Notre attention est toujours rivée sur le gouvernement, le parlement, Carthage, parfois les municipalités, mais une société ne se développe pas juste par la bonne gouvernance de ses gouvernants publics, elle se développe aussi par la performance de ses opérateurs privés et le développement de son tiers secteur, société civile, coopératives, mutuelles, etc. Certes tout est interdépendant, une gouvernance publique performante et transparente facilite beaucoup le développement des opérateurs privés et le tiers secteur.

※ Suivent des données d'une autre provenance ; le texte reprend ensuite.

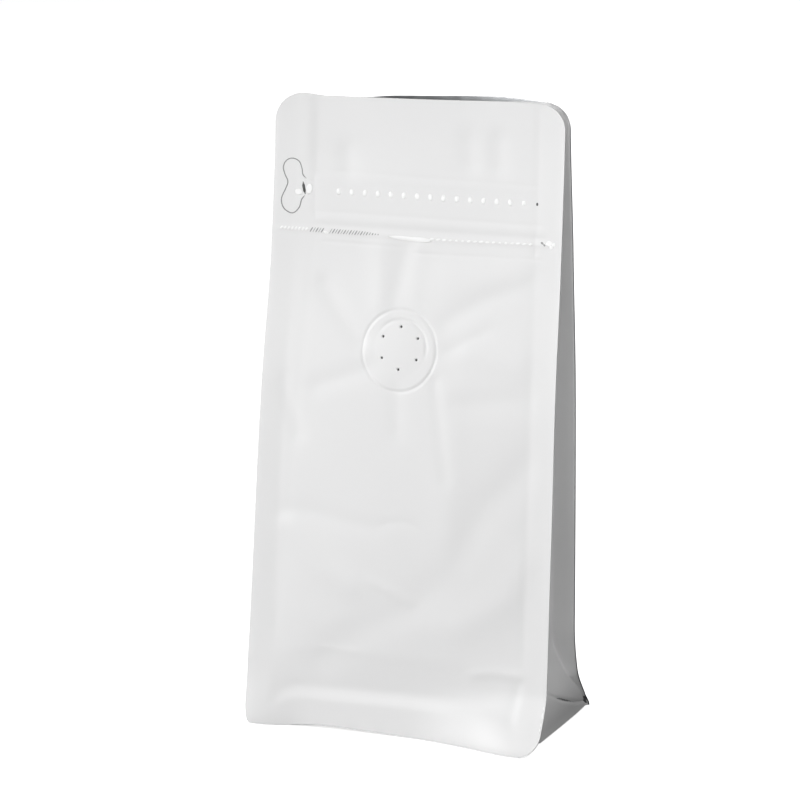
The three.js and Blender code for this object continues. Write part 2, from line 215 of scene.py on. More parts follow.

Et c’est là notre plus grande marge de progression.

Êtes-vous confiant pour les dix prochaines années?

Même si je suis de nature optimiste, j’avoue que j’ai ces derniers temps, comme beaucoup de Tunisiens, des hauts et des bas quant à l’avenir à court terme, car comme nous l’avons vécu, dix années c’est long mais le temps passe vite.

Les facteurs exogènes influeront toujours notre avenir. J’espère qu’ils seront plus positifs les dix prochaines années qu’ils ne l’ont été durant les dix dernières. Des voisins plus stables, une meilleure anticipation et maîtrise des groupes terroristes par nos forces de sécurité, une Europe plus ouverte et collaborative, un Moyen-Orient moins intrusif, une Amérique plus apaisée et plus consciente des risques que représentent les mouvements mélangeant religion et politique, en qui ils croyaient et soutenaient en 2011.  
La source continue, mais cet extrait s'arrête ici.